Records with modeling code
● ● ● ●

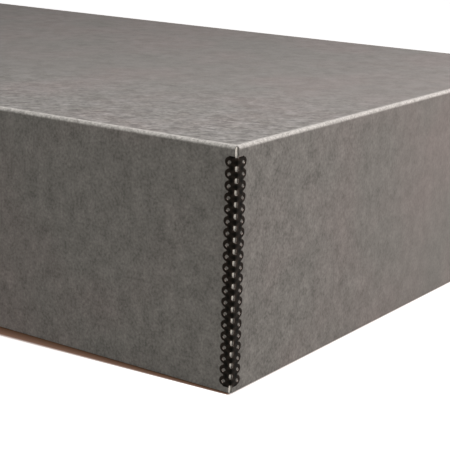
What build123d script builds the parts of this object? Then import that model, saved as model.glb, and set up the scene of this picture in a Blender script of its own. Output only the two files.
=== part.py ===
from build123d import *
from math import cos, radians, sqrt
import os

os.makedirs("parts", exist_ok=True)

# Archive box: a folded tray and a full-depth lid of solid grey board, each held at its
# four corners by a metal edge, a folded strip of thin black steel whose barbs bite the board.
# Long side along X, front towards -Y, +Z up, origin on the floor under the middle of the box.

# Room inside the tray
clear_length = 762.0
clear_width = 457.2
clear_depth = 152.4

# Board
board = 1.5  # thickness of 60-point solid board
fold_round = 2.1  # outside radius of a creased fold
corner_slit = 0.2  # gap between the inner edges of two walls that meet
edge_bevel = 0.35  # crushed outer rim of a die-cut edge

# Lid over tray
slip = 1.5  # running clearance between tray and lid, on each side
lid_foot = 0.3  # the lid's walls end this far above the floor

# Metal edges
steel = 0.3  # thickness of the strip
pitch = 7.25  # from one scallop to the next
leg = 9.5  # width of a leg, from the fold to the flats of its scallops
hole_radius = 1.5  # from the middle of a pierced hole to its points
slot_height = 4.0  # lozenge slot through the fold, measured along the fold
slot_reach = 2.3  # the same slot's reach into each leg
barb_cover = 0.3  # board left between a barb's point and the inner face of its wall
lid_drop = 6.5  # from the lid's top fold down to its metal edges, level with the tray's
bare_end = 3.0  # least wall left bare below the same metal edges

# Sizes that follow
tray_length = clear_length + 2 * board
tray_width = clear_width + 2 * board
tray_height = clear_depth + board
lid_length = tray_length + 2 * (slip + board)
lid_width = tray_width + 2 * (slip + board)
lid_top = tray_height + board
lid_depth = lid_top - lid_foot
lobes = int((lid_depth - lid_drop - bare_end) / pitch)
stay_length = lobes * pitch
stay_foot = lid_top - lid_drop - stay_length
barb_reach = board - barb_cover


def folded_blank(length, width, depth, panel_z, facing):
    """One die-cut blank: a flat panel at panel_z with four walls folded back from it.

    facing is 1 where the panel faces up, as in a lid, and -1 where it faces down.
    Each wall stops short of its neighbours, so a raw edge shows along every corner.
    """
    across = Plane(origin=(0, 0, panel_z), x_dir=(0, 1, 0), z_dir=(facing, 0, 0))
    along = Plane(origin=(0, 0, panel_z), x_dir=(1, 0, 0), z_dir=(0, -facing, 0))
    short_of_corner = board + corner_slit
    with BuildPart() as blank:
        for plane, span, run in ((across, width, length), (along, length, width)):
            with BuildSketch(plane) as section:
                Rectangle(span, depth, align=(Align.CENTER, Align.MAX))
                fillet(section.vertices().group_by(Axis.Y)[-1], fold_round)
                chamfer(section.vertices().group_by(Axis.Y)[0], edge_bevel)
                with Locations((0, -board)):
                    Rectangle(
                        span - 2 * board, depth, align=(Align.CENTER, Align.MAX), mode=Mode.SUBTRACT
                    )
            extrude(amount=run / 2 - short_of_corner, both=True)
    return blank


# Tray and lid
base_board = folded_blank(tray_length, tray_width, tray_height, 0, facing=-1)
base_board.part.label = "base_board"
export_step(base_board.part, "parts/base_board.step")

lid_board = folded_blank(lid_length, lid_width, lid_depth, lid_top, facing=1)
lid_board.part.label = "lid_board"
export_step(lid_board.part, "parts/lid_board.step")

# Metal edge, made once with its fold standing on the origin: one leg runs along -X on the
# front wall and the other, its mirror image, along +Y on the right wall
lobe_radius = pitch / 2
lobe_line = leg - lobe_radius * cos(radians(30))
lobe_heights = [(i + 0.5) * pitch for i in range(lobes)]
slot_heights = [i * pitch for i in range(lobes + 1)]
hole_width = hole_radius * sqrt(3)
barb_drop = hole_radius / 2 + steel

front_wall = Plane(origin=(0, 0, 0), x_dir=(-1, 0, 0), z_dir=(0, 1, 0))
corner_mirror = Plane(origin=(0, 0, 0), z_dir=(1, 1, 0))

with BuildPart() as stay:
    with BuildSketch(front_wall):
        with Locations((-steel, 0)):
            Rectangle(steel + lobe_line, stay_length, align=(Align.MIN, Align.MIN))
        with Locations(*[(lobe_line, h) for h in lobe_heights]):
            RegularPolygon(lobe_radius, 6, rotation=90)
        with Locations(*[(lobe_line, h - hole_radius / 2) for h in lobe_heights]):
            RegularPolygon(
                hole_radius, 3, rotation=90, align=(Align.CENTER, Align.MIN), mode=Mode.SUBTRACT
            )
        # lozenge slots through the fold, half of one at each cut end
        with Locations(*[(-steel, h) for h in slot_heights]):
            Polygon(
                (steel + slot_reach, 0),
                (0, slot_height / 2),
                (-steel - slot_reach, 0),
                (0, -slot_height / 2),
                mode=Mode.SUBTRACT,
            )
    extrude(amount=-steel)
    # a barb, bent in from the foot of each hole and tapering to a point
    with Locations(*[(-lobe_line, 0, h - barb_drop) for h in lobe_heights]):
        Wedge(
            xsize=hole_width,
            ysize=barb_reach,
            zsize=steel,
            xmin=hole_width / 2,
            zmin=steel,
            xmax=hole_width / 2,
            zmax=steel,
            align=(Align.CENTER, Align.MIN, Align.MIN),
        )
    mirror(about=corner_mirror)


def seat_stays(half, length, width):
    """One metal edge on each corner of a half of the box."""
    corners = {
        "front_right": (1, -1, 0),
        "back_right": (1, 1, 90),
        "back_left": (-1, 1, 180),
        "front_left": (-1, -1, 270),
    }
    for corner, (x, y, turn) in corners.items():
        name = f"{half}_stay_{corner}"
        with BuildPart() as seated:
            with Locations(Location((x * length / 2, y * width / 2, stay_foot), (0, 0, turn))):
                add(stay.part)
        seated.part.label = name
        export_step(seated.part, f"parts/{name}.step")


seat_stays("base", tray_length, tray_width)
seat_stays("lid", lid_length, lid_width)
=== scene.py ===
from math import cos, pi, radians, sin

import bmesh
import bpy
import numpy as np
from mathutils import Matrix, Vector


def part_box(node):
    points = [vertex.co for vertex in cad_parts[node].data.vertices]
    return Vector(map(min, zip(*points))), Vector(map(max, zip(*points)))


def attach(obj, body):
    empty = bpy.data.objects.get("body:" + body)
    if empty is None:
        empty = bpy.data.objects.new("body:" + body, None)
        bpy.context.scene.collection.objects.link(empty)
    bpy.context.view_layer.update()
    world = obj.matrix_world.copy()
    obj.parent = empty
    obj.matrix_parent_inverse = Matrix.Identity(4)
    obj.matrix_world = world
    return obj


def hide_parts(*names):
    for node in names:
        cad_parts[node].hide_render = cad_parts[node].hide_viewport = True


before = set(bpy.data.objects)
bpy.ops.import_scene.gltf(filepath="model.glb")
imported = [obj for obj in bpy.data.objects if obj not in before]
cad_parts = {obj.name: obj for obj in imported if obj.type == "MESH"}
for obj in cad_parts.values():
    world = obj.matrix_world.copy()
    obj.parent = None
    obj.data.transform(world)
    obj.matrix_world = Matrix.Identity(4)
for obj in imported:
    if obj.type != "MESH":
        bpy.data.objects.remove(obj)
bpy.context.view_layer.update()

# Tray, under the lid: one die-cut blank of 60-point solid grey board, creased and folded up
# into four walls. Grey paper faces a cream pulp core, which shows only on the die-cut edges.
mm = 0.001  # sizes are in millimetres, and the mesh in metres
board = 1.5
fold_round = 2.1  # outside radius of a creased fold
fold_lines = 7  # mesh lines round that quarter circle
corner_slit = 0.2  # between the inner edges of two walls that meet
crushed = 0.35  # depth of the rounding that the cutting rule leaves on an edge
mesh_step = 8.0  # spacing of the mesh over flat board
foot_line = 1.0  # from the last mesh line of a wall to its foot
rub_up, rub_down = 2.0, 0.5  # how far a crease's rubbing reaches on to the panel and the wall
rub_spread = 1.75  # the more, the wider the part of a crease that is rubbed through
end_splay = 0.45  # how far the inner face of a long wall's end is pushed outward
tool_splay, foot_splay = 0.5, 0.2  # more of it behind the metal edge, from head to foot
tool_from, tool_full = 4.0, 8.0  # where that begins and is full, down the wall from its crease
tool_left, tool_gone = 7.0, 1.0  # where it starts to die out and is gone, up from the foot
crease_draw = 2.2  # extra reach of the walls' ends at the crease, in shares of the rounding
crease_fade = 3.6  # how far down the walls that extra reach dies out
slump = 0.95  # how far the long walls' upper edges sink at mid-length
# the cut edge's profile, row by row: out past the last line, and down through the thickness
rim_out = np.array([0.0, 0.20, 0.32, 0.35, 0.35, 0.35, 0.33, 0.26, 0.0])
rim_down = np.array([0.0, 0.03, 0.10, 0.20, 0.75, 1.38, 1.45, 1.48, 1.5])
raw_rows = range(2, 6)  # rows of that profile between which the pulp shows


def lines_across(half, depth):
    """Lines across a blank from foot to foot, in millimetres from its middle.

    Even steps over the panel up to the notch of the corners, then round the quarter circle
    of the fold, then even steps down the wall. A close pair of lines keeps each edge crisp.
    """
    notch = half - board - corner_slit - crushed
    fold = half - fold_round + fold_round * np.linspace(0, pi / 2, fold_lines + 1)[1:]
    foot = fold[-1] + depth - fold_round - crushed
    panel = np.linspace(0, notch - rub_up, round(notch / mesh_step) + 1)
    wall = np.linspace(fold[-1] + rub_down, foot - foot_line, round(depth / mesh_step) + 1)
    side = np.concatenate([panel, [notch - rub_up / 2, notch], fold, wall, [foot]])
    return np.concatenate([-side[:0:-1], side]), notch, foot


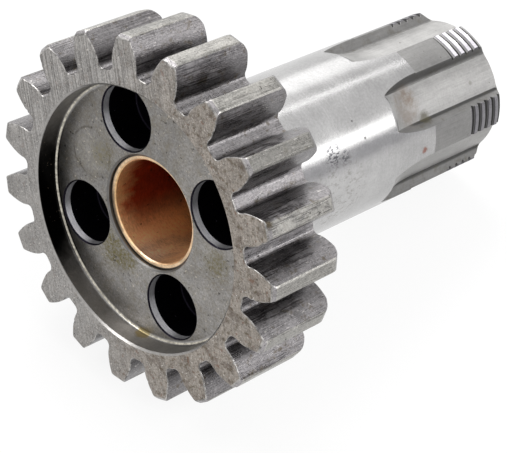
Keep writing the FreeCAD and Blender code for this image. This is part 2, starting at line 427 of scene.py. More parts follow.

● ● ● ●

EXERCISE DETAILS: Beginning at the first line above, repeat exactly until the line containing "bare_end = 3.0", which is included.

RESULT OF THIS TASK:
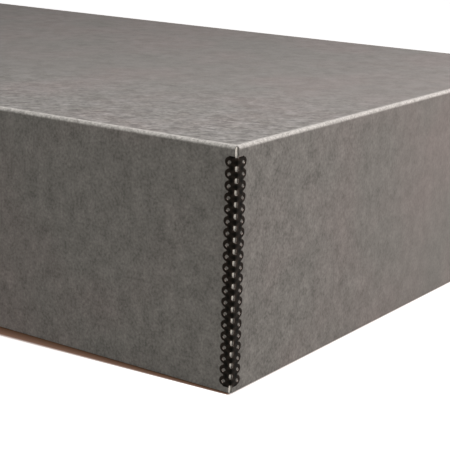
What build123d script builds the parts of this object? Then import that model, saved as model.glb, and set up the scene of this picture in a Blender script of its own. Output only the two files.
=== part.py ===
from build123d import *
from math import cos, radians, sqrt
import os

os.makedirs("parts", exist_ok=True)

# Archive box: a folded tray and a full-depth lid of solid grey board, each held at its
# four corners by a metal edge, a folded strip of thin black steel whose barbs bite the board.
# Long side along X, front towards -Y, +Z up, origin on the floor under the middle of the box.

# Room inside the tray
clear_length = 762.0
clear_width = 457.2
clear_depth = 152.4

# Board
board = 1.5  # thickness of 60-point solid board
fold_round = 2.1  # outside radius of a creased fold
corner_slit = 0.2  # gap between the inner edges of two walls that meet
edge_bevel = 0.35  # crushed outer rim of a die-cut edge

# Lid over tray
slip = 1.5  # running clearance between tray and lid, on each side
lid_foot = 0.3  # the lid's walls end this far above the floor

# Metal edges
steel = 0.3  # thickness of the strip
pitch = 7.25  # from one scallop to the next
leg = 9.5  # width of a leg, from the fold to the flats of its scallops
hole_radius = 1.5  # from the middle of a pierced hole to its points
slot_height = 4.0  # lozenge slot through the fold, measured along the fold
slot_reach = 2.3  # the same slot's reach into each leg
barb_cover = 0.3  # board left between a barb's point and the inner face of its wall
lid_drop = 6.5  # from the lid's top fold down to its metal edges, level with the tray's
bare_end = 3.0  # least wall left bare below the same metal edges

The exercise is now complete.